SVN commands are used by most developers when there is project development involves multiple locations by different teams.

I am listing down some of the frequently used commands.

How to find the SVN version?

E:\techrocksz>svn --version  
svn, version 1.6.12 (r955767)  
   compiled Jun 21 2010, 16:00:59  
  
Copyright (C) 2000-2009 CollabNet.  

It displays the current svn client version.
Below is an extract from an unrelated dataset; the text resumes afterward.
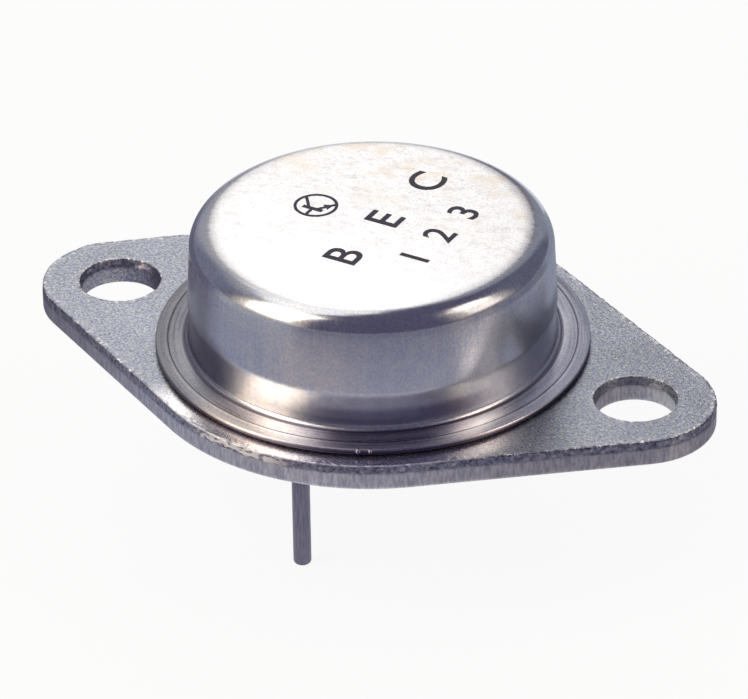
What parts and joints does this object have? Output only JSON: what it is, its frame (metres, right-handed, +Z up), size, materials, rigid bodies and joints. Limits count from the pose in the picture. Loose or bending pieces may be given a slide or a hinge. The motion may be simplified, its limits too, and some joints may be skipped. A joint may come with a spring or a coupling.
{
  "type": "power transistor",
  "caption": "Metal-can power transistor: a round drawn cap welded to a flat flange that has a screw hole at each end, with straight leads below.",
  "frame": {"origin": "centre of the seating face, under the header plate, midway between the screw holes", "axes": "+X along the line of the screw holes, away from the leads' side; +Z up through the can, away from the heat sink; the leads point along -Z, with the emitter's on the -Y side"},
  "size_m": [0.0386, 0.0252, 0.0186],
  "materials": {
    "header_nickel": "satin nickel plate on stamped steel",
    "can_nickel": "satin nickel plate on drawn steel",
    "lead_nickel": "drawn nickel-iron wire, plated",
    "seal_glass": "dark sealing glass",
    "braze": "braze alloy",
    "copper": "bare copper",
    "solder": "dull soft solder",
    "silicon": "polished silicon",
    "wire_aluminium": "bright drawn wire",
    "silicone": "clear soft silicone"
  },
  "bodies": {
    "root": {"header_plate": "header_nickel", "can": "can_nickel", "emitter_lead": "lead_nickel", "base_lead": "lead_nickel", "emitter_seal": "seal_glass", "base_seal": "seal_glass", "braze_preform": "braze", "heat_spreader": "copper", "solder_preform": "solder", "die": "silicon", "emitter_wire_a": "wire_aluminium", "emitter_wire_b": "wire_aluminium", "base_wire": "wire_aluminium", "junction_coat": "silicone"}
  },
  "joints": []
}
How to find different commands available in the SVN tool?

E:\techrocksz>svn help  
usage: svn  [options] [args]  
Subversion command-line client, version 1.6.12.  
Type 'svn help ' for help on a specific subcommand.  
Type 'svn --version' to see the program version and RA modules  
  or 'svn --version --quiet' to see just the version number.  
  
Most subcommands take the file and/or directory arguments, recursing  
on the directories.  If no arguments are supplied to such a  
command, it recurses on the current directory (inclusive) by default.  
  
Available subcommands:  
   add  
   blame (praise, annotate, ann)  
   cat  
   changelist (cl)  
   checkout (co)  
   cleanup  
   commit (ci)  
   copy (cp)  
   delete (del, remove, rm)  
   diff (di)  
   export  
   help (? h)  
   import  
   info  
   list (ls)  
   lock  
   log  
   merge  
   mergeinfo  
   mkdir  
   move (mv, rename, ren)  
   propdel (pdel, pd)  
   propedit (pedit, pe)  
   propget (pget, pg)  
   proplist (plist, pl)  
   propset (pset, ps)  
   resolve  
   resolved  
   revert  
   status (stat, st)  
   switch (sw)  
   unlock  
   update (up)  
  
Subversion is a tool for version control.  

This command does list down all the available commands such as Add, checkout, etc. in svn client tool.

How to Checkout from SVN

Checkout means creating a local workable copy of your project retrieved from the remote repository.

Let us say you have a project located in a repository created at URL location \

http://www.techrockz.blogspot.com/svn/myrepo/myproject

so you have to check out my project into your local system assuming myrepo is a public repository.

svn co http://www.techrockz.blogspot.com/svn/myrepo/myproject  

It will copy all your files located in my project to the current directory.

if you want to check out the directory which is not located in a public repository i.e private repository which is specific to your company.

Then you have to give one more option–username and –password.

svn co http://www.techrockz.blogspot.com/svn/privaterepo/myproject --username admin --password admin  

How to do check in to svn

When the code is changed, your changes are in your local repository and changes are not available in the repository. if you want to have changes available in the repository, you need to check the code.

svn commit -F "Commit changes" list of files by space  

Compare/diff files in svn

You can check the status of the files by using the command.

svn diff  

the diff command is used to check the difference between versions

svn diff  
Index: First.java  
===================================================================  
--- First.java   (revision 0)  
+++ First.java   (revision 0)  
@@ -0,0 +1 @@  
+This is a comment added for svn-basics.